My eldest was the guinea pig (aren't ALL eldest children our homeschool guinea pigs? It's amazing they aren't scarred for life. Or maybe they are!). I'd get a wild hair, based on some homeschool book or article or friend or something, that I should teach my elementary student Latin, and away we'd go.
Oddly enough, it seemed that every time I started a new Latin program, I'd find I was expecting a new baby. Not sure what's up with that, but it really happened! Which then meant I was exhausted, and - well - Latin was the first thing to go in my schedule.
That was BEFORE Latin For Children.
Latin for Children, published by Classical Academic Press, is a three-year course designed for students in the grammar stage - roughly grades 3-6. The course consists of a set of DVDs containing all the instruction, a CD with the Latin chants, a student text, activity book, and an optional History Reader (aka translation practice!).
First, my disclaimer: although I own all three levels of LFC, the nice folks at CAP sent me the updated videos for this review. (And have been MORE than patient as I've put this on the back burner for a very, very long time.)
Second, my other disclaimer: LFC is written for the upper-elementary student, and I do know people who've used it very successfully with those students. For our family, however, LFC is our middle school Latin course, a precursor to high school foreign language study. As such, I've found that my students - for the most part - have been able to work through the material with only the DVD, and haven't needed as much instruction from ye olde (and getting older!) mother. (Note: CAP does sell a course called Latin Alive, that is geared for the middle or high school student. One of my friends uses it with her son for his high school foreign language requirement - she has been very, very pleased with it.)
For our family, Latin for Children is a great way to study Latin. The pace is not overwhelming, and the DVDs are enjoyable and very clear. I will say, however, that my kids all like the older versions better! They prefer watching the dad (Christopher Perrin, in this case) teaching his own kids, rather than having him directly address them.
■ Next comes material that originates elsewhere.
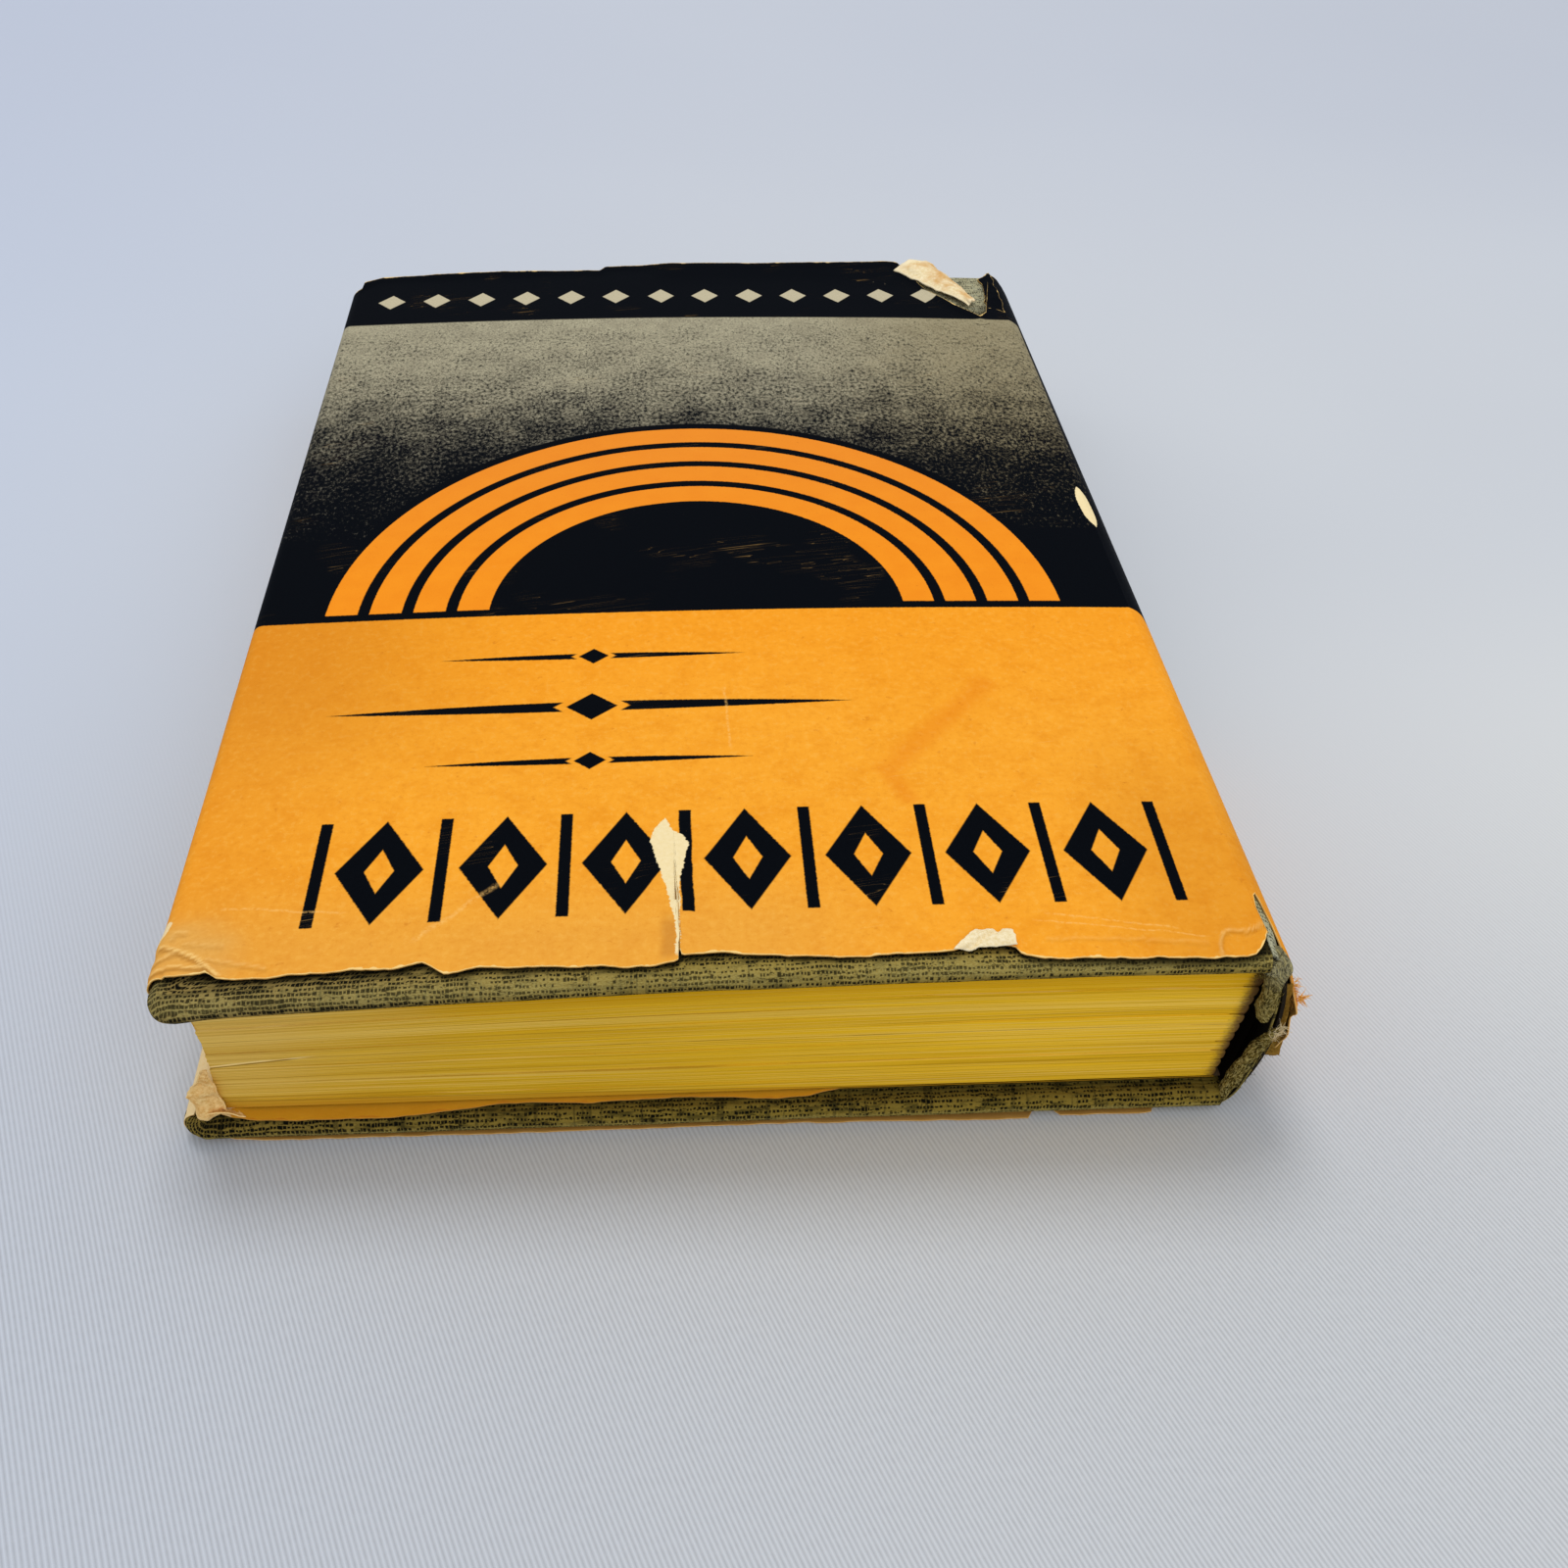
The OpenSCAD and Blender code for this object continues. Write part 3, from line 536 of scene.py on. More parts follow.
def cloth_dashes(f, u, v, w, patches):
    """The black print as a mask, and the height of the rows."""
    sway = f.noise(f.join(u * 0.8, v * 0.8, w + 2.0), 0.9, 2.0)
    rows = v / row_pitch + f.noise(f.join(u * 0.25, v * 0.6, w), 0.7, 2.0) * 0.9 + sway * 0.9
    row = rows.floor()
    cells = u / dash_pitch + row * 0.37 + f.noise(f.join(u, row * 5.0, w), 0.5, 1.0) * 2.6
    chance = f.add("ShaderNodeTexWhiteNoise", None, {"Vector": f.join(cells.floor(), row, w)}, out="Value")
    dense = f.step(u, -20.0, -60.0)
    size = (chance - 0.5) * 0.22 - dense * 0.05
    from_row = abs(rows % 1.0 - 0.5)
    dash = f.step(abs(cells % 1.0 - 0.5) + size, 0.42, 0.28) * f.step(from_row + size, 0.36, 0.16)
    dash = dash * f.step(chance + (patches - 0.5) * 1.8 + dense * 0.2, 0.22, 0.30)
    scribble = f.noise(f.join(u * 1.1, v * 2.0, w + 7.0), 1.5, 3.0, 0.7)
    scribble = f.step(scribble, 0.56, 0.61) * f.step(patches, 0.44, 0.56)
    return dash.most(scribble * 0.85), f.step(from_row, 0.0, 0.5)


print("dashes in 10 mm:", round(10 / dash_pitch), "rows in 10 mm:", round(10 / row_pitch, 1))

# %% [markdown]
# ## Book cloth
# Under the dashes the cloth is olive, greyer at the fore-edge and yellower at the spine, with
# slubs and smudges. It is rubbed pale where the board's edge is round, and the same pale band is
# the edge's painted highlight. It is frayed where it is torn. Painted shade darkens it under the
# torn paper, under the pages, on the spine's inside and over the back cover. The rows follow the
# cloth round the edge, so the mesh carries the cloth's flat layout, with a third number that
# tells the two covers apart.

# %% Book cloth
front_layout, back_layout, spine_layout = 11, 23, 5
spine_u, cloth_t = 72, 0.4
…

The student books provide very clear instruction, with worksheets to practice the new content, derivative practice, memory practice, and a quiz for every chapter. Each book has about 32 chapters, making them a nice length to complete in one academic year. I also can't recommend the History Readers highly enough. The practice in translation is invaluable; one of my children really struggled at first, but the reader was very motivating, and by the end of the book that student was successfully translating - with very good accuracy - on their own.
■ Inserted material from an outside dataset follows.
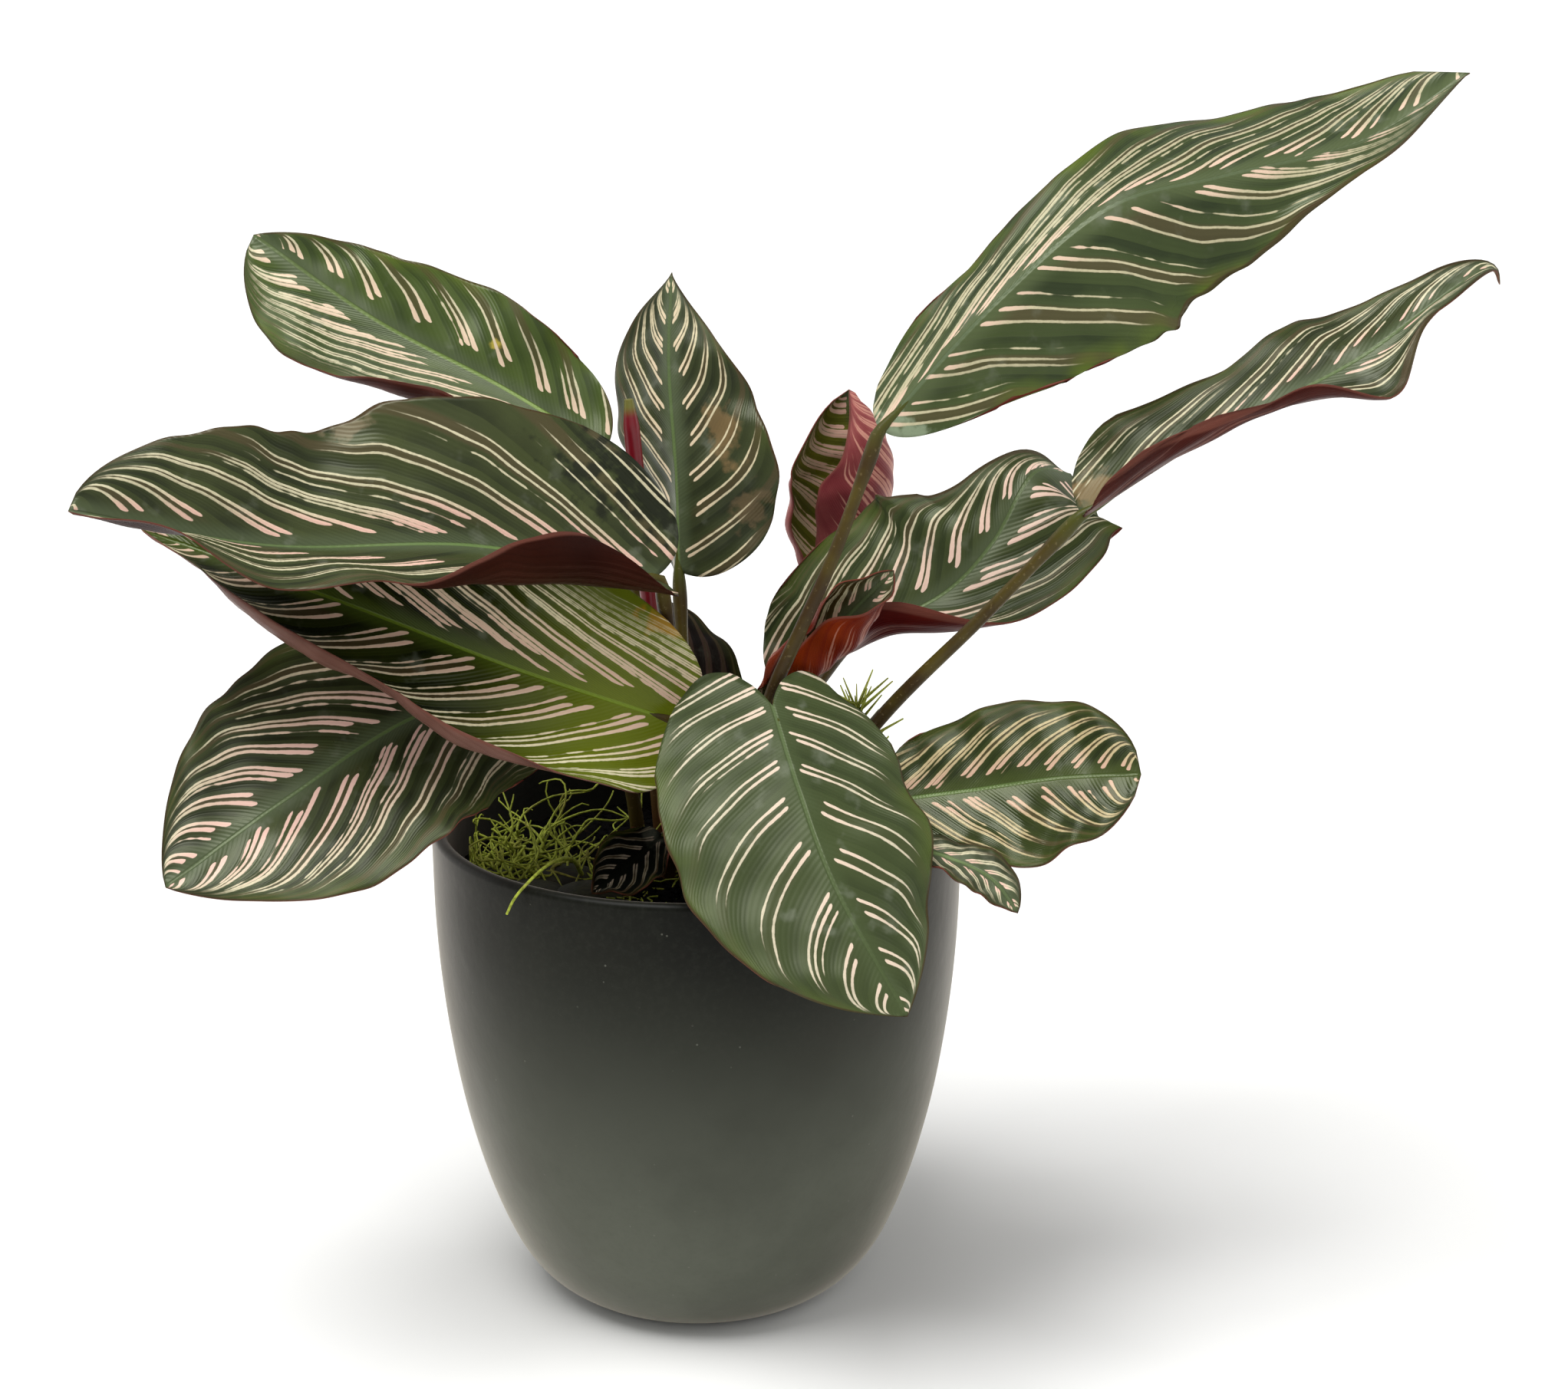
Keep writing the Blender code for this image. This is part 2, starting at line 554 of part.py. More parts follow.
def make_moss(collection, material):
    """Sheet moss heaped on the soil, with curled strands standing out of it and one over the rim."""
    rng = random.Random(11)
    mounds = []
    for number, (place, size) in enumerate(MOSS_MOUNDS):
        mounds.append(make_mound(f"mound_{number}", place, size, MOSS_LIFT*(1 + number), collection))
    strands = []
    for number in range(MOSS_STRANDS):
        (x, y), (wide, deep, high) = MOSS_MOUNDS[number % len(MOSS_MOUNDS)]
        turn = rng.uniform(0, 2*math.pi)
        start = (x + 0.4*wide*math.cos(turn), y + 0.4*deep*math.sin(turn))
        curl = turn + rng.uniform(1.2, 2.4)
        middle = (x + 0.9*wide*math.cos(curl), y + 0.9*deep*math.sin(curl))
        finish = (x + 0.5*wide*math.cos(curl + 1.1), y + 0.5*deep*math.sin(curl + 1.1))
        rise = high + rng.uniform(2.5, 6)
        between = [(start[0] + middle[0])/2, (start[1] + middle[1])/2]
        route = [on_soil(start, 2), on_soil(between, rise), on_soil(middle, 0.8*rise), on_soil(finish, 2)]
        strands.append(make_strand(f"strand_{number}", route, collection))
    for number, route in enumerate(RIM_STRANDS):
        strands.append(make_strand(f"rim_strand_{number}", route, collection))
    moss = union(mounds[0], mounds[1:] + strands, "moss")
    moss.name = "moss"
    moss.data.materials.clear()
    moss.data.materials.append(material)
    return moss


def make_tuft(collection, material):
    """An upright tuft of needle leaves at the back right: a slim core with needles sunk into it."""
    rng = random.Random(5)
    foot = Vector(on_soil(TUFT_PLACE, MOSS_LIFT))*MM
    bpy.ops.mesh.primitive_cone_add(
        vertices=6, radius1=TUFT_CORE*MM, radius2=0.3*TUFT_CORE*MM, depth=TUFT_HEIGHT*MM,
        location=foot + Vector((0, 0, TUFT_HEIGHT*MM/2)))
    core = keep(bpy.context.object, "moss_tuft", collection, material)
    bake_place(core)
    needles = []
    for number in range(TUFT_NEEDLES):
        share = 0.35 + 0.6*number/TUFT_NEEDLES
        turn = 2.4*number
        lean = math.radians(rng.uniform(25, 65))
        aim = Vector((math.cos(turn)*math.sin(lean), math.sin(turn)*math.sin(lean), math.cos(lean)))
        length = rng.uniform(13, 21)
        root = foot + Vector((0, 0, share*TUFT_HEIGHT*MM))
        bpy.ops.mesh.primitive_cone_add(
            vertices=4, radius1=NEEDLE_RADIUS*MM, radius2=0.25*NEEDLE_RADIUS*MM, depth=length*MM,
            location=root + aim*(length*MM/2), rotation=aim.to_track_quat("Z", "Y").to_euler())
        needle = keep(bpy.context.object, f"needle_{number}", collection)
        bake_place(needle)
        needles.append(needle)
    return union(core, needles, "moss_tuft")


def bake_place(thing):
    """Move an object's place into its mesh."""
    bpy.context.view_layer.update()
    thing.data.transform(thing.matrix_world)
    thing.matrix_world.identity()


def build():
    clear_scene()
    plant = new_collection("potted_calathea")
    cutters = new_collection("cutters")
    make_pot(plant)
    make_soil(plant, cutters)
    green = new_material("Leaf blade", LEAF_GREEN, 0.35)
    deep = new_material("Shaded leaf blade", LEAF_DEEP, 0.4)
    young = new_material("Young leaf blade", LEAF_YOUNG, 0.4)
    olive = new_material("Leaf stalk", STALK_OLIVE, 0.4)
    blades = {"front_roll": young, "low_back": deep, "inner_small": deep}
    for name, leaf in LEAVES.items():
        make_blade(name, leaf, plant, blades.get(name, green))
        make_stalk(name, leaf, plant, olive)
    make_spear(plant)
    moss = new_material("Dried moss", MOSS_GREEN, 0.9)
    make_moss(plant, moss)
    make_tuft(plant, moss)


build()
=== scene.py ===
"""Looks of a potted pinstripe calathea: striped blades, stalks, moss, soil and a charcoal pot.

The leaf forms repeat the model's own table, in millimetres, with a much finer mesh.  Each blade carries its
side veins as a UV map, and the stripes, pleats and margins are painted along them.
"""

import math
from dataclasses import dataclass, field

import bmesh
import bpy
import numpy as np
from mathutils import Matrix, Vector

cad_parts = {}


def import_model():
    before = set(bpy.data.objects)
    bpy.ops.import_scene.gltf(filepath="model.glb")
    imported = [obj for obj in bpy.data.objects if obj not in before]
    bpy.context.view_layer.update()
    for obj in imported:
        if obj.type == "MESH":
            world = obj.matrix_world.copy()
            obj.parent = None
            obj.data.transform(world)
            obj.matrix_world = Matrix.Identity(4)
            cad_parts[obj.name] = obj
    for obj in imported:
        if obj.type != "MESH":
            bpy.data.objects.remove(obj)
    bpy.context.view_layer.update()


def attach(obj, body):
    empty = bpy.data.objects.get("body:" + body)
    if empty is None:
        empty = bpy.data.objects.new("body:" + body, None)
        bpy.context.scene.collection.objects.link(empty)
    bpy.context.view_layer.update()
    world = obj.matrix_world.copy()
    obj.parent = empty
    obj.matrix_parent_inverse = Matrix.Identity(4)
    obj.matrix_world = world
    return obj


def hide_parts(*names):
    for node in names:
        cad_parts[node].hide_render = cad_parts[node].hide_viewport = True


MM = 0.001
WELD = 0.01

# Pot and soil, as in the model.
POT_OUTLINE = [(0, 50), (2, 56), (8, 64), (18, 71.5), (32, 78), (50, 84.2), (75, 90.6),
               (100, 95), (125, 98), (150, 99.6), (178, 100)]
POT_RADIUS = 100
POT_HEIGHT = 186
POT_WALL = 5
POT_FLOOR = 8
INNER_CORNER = 58
RIM_ROUND = POT_WALL/2
POT_SIDES = 160
RIM_STEPS = 12
SOIL_EDGE = 161
SOIL_MIDDLE = 167
SOIL_TOP = [(0, SOIL_MIDDLE), (40, SOIL_MIDDLE - 0.5), (70, (SOIL_EDGE + SOIL_MIDDLE)/2), (94.5, SOIL_EDGE)]
SOIL_RIM = 94
SOIL_SIDES = 120
SOIL_LUMP = 0.9
SOIL_GAP = 0.45
HOLE_DEPTH = 22

# Kinds of node, and the settings that several nodes share.
MATH = "ShaderNodeMath"
VECTOR_MATH = "ShaderNodeVectorMath"
RANGE = "ShaderNodeMapRange"
MIX = "ShaderNodeMix"
NOISE = "ShaderNodeTexNoise"
CHANCE = "ShaderNodeTexWhiteNoise"
COORDINATES = "ShaderNodeTexCoord"
UV = "ShaderNodeUVMap"
AXES = "ShaderNodeSeparateXYZ"
JOIN = "ShaderNodeCombineXYZ"
SPLIT = "ShaderNodeSeparateColor"
BUMP = "ShaderNodeBump"
RANDOM = "FunctionNodeRandomValue"
SMOOTH = {"interpolation_type": "SMOOTHSTEP"}
SEEDED = {"noise_dimensions": "4D"}
TIMES = {"operation": "MULTIPLY"}
TIMES_PLUS = {"operation": "MULTIPLY_ADD"}
PLUS = {"operation": "ADD"}
LESS = {"operation": "SUBTRACT"}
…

After three years of teaching LFC to two students, I have a suspicion that - were we ever to have dinner with the Perrin family - we'd all be cracking up. There are several jokes and references that cause me to suspect we have the same sense of (warped) humor!
Which may be why LFC appeals to my wacky bunch. The Activity Books are laced with humorous asides, and the puzzles and games and clues to decode (using Latin, of course!) are high-interest methods of practice. (One of my children would like to make SURE you all know that she has had it with crossword puzzles, however!) My girls also love HeadventureLand - the free (did I mention, free??) online practice resource.
Two notes for teachers: first, there is a lot - a LOT - of vocabulary to learn. I've been a little neglectful in vocab review (and I can't even blame pregnancy), and boy does it show about half-way through the book. So do yourself - and your child - a favor, and review, review, REVIEW. Second, CAP does not provide a set of "lesson plans" per se for LFC. There is a suggested teaching order, which works just fine for us, but you may need to tweak a bit in order to find a rhythm that works well for your family.
Latin for Children has been a super resource for the three years of Latin study my children take in middle school. My oldest son finished all 3 levels; middle daughter is finished with Level A, and next daughter is begging (begging, I tell you!) to start LFC in 5th grade rather than 6th. We'll see.
If you're looking for an engaging, thorough, easy-to-use Latin program - that will have your kids smiling and laughing their way through vocabulary and declensions (and not through gritted teeth, mind you) - Latin for Children is worth a serious look.